**EXERCISE:** Every line of the material below must be repeated exactly.

**RAW DATA:**
┌──

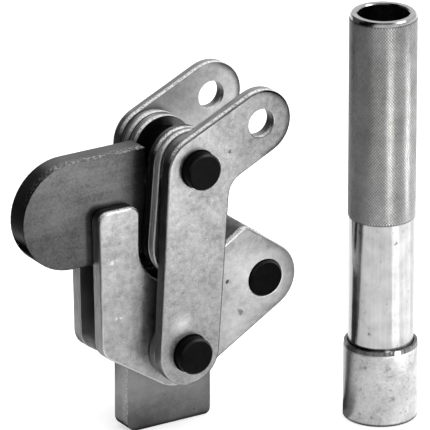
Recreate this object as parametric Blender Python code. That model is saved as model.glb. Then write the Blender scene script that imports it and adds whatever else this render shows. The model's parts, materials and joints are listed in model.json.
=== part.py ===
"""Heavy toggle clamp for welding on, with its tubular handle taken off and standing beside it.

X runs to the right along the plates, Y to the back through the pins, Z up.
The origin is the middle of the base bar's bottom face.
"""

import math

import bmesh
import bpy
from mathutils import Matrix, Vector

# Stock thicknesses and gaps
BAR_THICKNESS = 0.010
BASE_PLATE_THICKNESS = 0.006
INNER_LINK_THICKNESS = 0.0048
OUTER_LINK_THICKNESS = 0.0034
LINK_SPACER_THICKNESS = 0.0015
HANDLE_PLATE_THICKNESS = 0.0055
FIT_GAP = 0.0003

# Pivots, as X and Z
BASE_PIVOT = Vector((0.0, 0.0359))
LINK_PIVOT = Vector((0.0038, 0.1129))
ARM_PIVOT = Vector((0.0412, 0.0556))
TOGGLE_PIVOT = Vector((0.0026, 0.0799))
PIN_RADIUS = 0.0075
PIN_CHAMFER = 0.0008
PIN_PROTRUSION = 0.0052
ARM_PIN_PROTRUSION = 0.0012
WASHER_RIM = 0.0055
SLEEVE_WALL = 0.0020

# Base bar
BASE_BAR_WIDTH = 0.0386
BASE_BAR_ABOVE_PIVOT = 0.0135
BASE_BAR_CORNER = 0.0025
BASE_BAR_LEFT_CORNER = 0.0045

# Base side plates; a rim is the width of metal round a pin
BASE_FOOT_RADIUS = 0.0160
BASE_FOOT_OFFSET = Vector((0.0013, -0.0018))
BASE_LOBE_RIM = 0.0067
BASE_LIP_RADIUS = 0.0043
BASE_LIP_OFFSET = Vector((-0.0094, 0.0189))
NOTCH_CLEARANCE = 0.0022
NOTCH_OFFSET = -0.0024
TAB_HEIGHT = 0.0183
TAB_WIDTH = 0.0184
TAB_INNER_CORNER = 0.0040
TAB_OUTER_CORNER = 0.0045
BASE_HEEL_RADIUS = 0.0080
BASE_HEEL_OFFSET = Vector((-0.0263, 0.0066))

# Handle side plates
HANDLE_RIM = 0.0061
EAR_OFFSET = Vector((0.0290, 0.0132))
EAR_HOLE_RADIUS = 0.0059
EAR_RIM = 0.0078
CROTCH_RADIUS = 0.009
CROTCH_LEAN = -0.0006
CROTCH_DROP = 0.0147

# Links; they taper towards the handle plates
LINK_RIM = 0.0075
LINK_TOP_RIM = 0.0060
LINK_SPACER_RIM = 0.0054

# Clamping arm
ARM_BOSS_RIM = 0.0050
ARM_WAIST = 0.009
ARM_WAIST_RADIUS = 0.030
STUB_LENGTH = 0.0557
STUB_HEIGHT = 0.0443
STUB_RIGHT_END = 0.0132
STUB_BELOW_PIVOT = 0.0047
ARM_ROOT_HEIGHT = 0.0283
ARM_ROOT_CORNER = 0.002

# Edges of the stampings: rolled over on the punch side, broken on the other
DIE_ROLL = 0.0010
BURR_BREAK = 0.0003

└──

**WORKED ANSWER:**
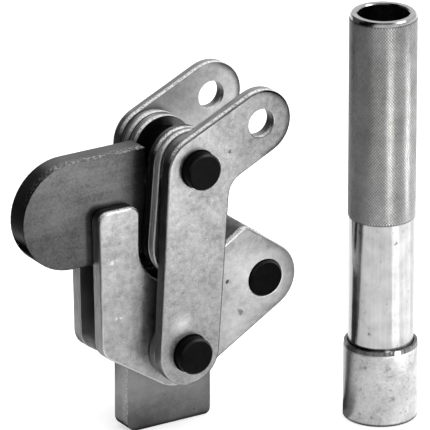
Recreate this object as parametric Blender Python code. That model is saved as model.glb. Then write the Blender scene script that imports it and adds whatever else this render shows. The model's parts, materials and joints are listed in model.json.
=== part.py ===
"""Heavy toggle clamp for welding on, with its tubular handle taken off and standing beside it.

X runs to the right along the plates, Y to the back through the pins, Z up.
The origin is the middle of the base bar's bottom face.
"""

import math

import bmesh
import bpy
from mathutils import Matrix, Vector

# Stock thicknesses and gaps
BAR_THICKNESS = 0.010
BASE_PLATE_THICKNESS = 0.006
INNER_LINK_THICKNESS = 0.0048
OUTER_LINK_THICKNESS = 0.0034
LINK_SPACER_THICKNESS = 0.0015
HANDLE_PLATE_THICKNESS = 0.0055
FIT_GAP = 0.0003

# Pivots, as X and Z
BASE_PIVOT = Vector((0.0, 0.0359))
LINK_PIVOT = Vector((0.0038, 0.1129))
ARM_PIVOT = Vector((0.0412, 0.0556))
TOGGLE_PIVOT = Vector((0.0026, 0.0799))
PIN_RADIUS = 0.0075
PIN_CHAMFER = 0.0008
PIN_PROTRUSION = 0.0052
ARM_PIN_PROTRUSION = 0.0012
WASHER_RIM = 0.0055
SLEEVE_WALL = 0.0020

# Base bar
BASE_BAR_WIDTH = 0.0386
BASE_BAR_ABOVE_PIVOT = 0.0135
BASE_BAR_CORNER = 0.0025
BASE_BAR_LEFT_CORNER = 0.0045

# Base side plates; a rim is the width of metal round a pin
BASE_FOOT_RADIUS = 0.0160
BASE_FOOT_OFFSET = Vector((0.0013, -0.0018))
BASE_LOBE_RIM = 0.0067
BASE_LIP_RADIUS = 0.0043
BASE_LIP_OFFSET = Vector((-0.0094, 0.0189))
NOTCH_CLEARANCE = 0.0022
NOTCH_OFFSET = -0.0024
TAB_HEIGHT = 0.0183
TAB_WIDTH = 0.0184
TAB_INNER_CORNER = 0.0040
TAB_OUTER_CORNER = 0.0045
BASE_HEEL_RADIUS = 0.0080
BASE_HEEL_OFFSET = Vector((-0.0263, 0.0066))

# Handle side plates
HANDLE_RIM = 0.0061
EAR_OFFSET = Vector((0.0290, 0.0132))
EAR_HOLE_RADIUS = 0.0059
EAR_RIM = 0.0078
CROTCH_RADIUS = 0.009
CROTCH_LEAN = -0.0006
CROTCH_DROP = 0.0147

# Links; they taper towards the handle plates
LINK_RIM = 0.0075
LINK_TOP_RIM = 0.0060
LINK_SPACER_RIM = 0.0054

# Clamping arm
ARM_BOSS_RIM = 0.0050
ARM_WAIST = 0.009
ARM_WAIST_RADIUS = 0.030
STUB_LENGTH = 0.0557
STUB_HEIGHT = 0.0443
STUB_RIGHT_END = 0.0132
STUB_BELOW_PIVOT = 0.0047
ARM_ROOT_HEIGHT = 0.0283
ARM_ROOT_CORNER = 0.002

# Edges of the stampings: rolled over on the punch side, broken on the other
DIE_ROLL = 0.0010
BURR_BREAK = 0.0003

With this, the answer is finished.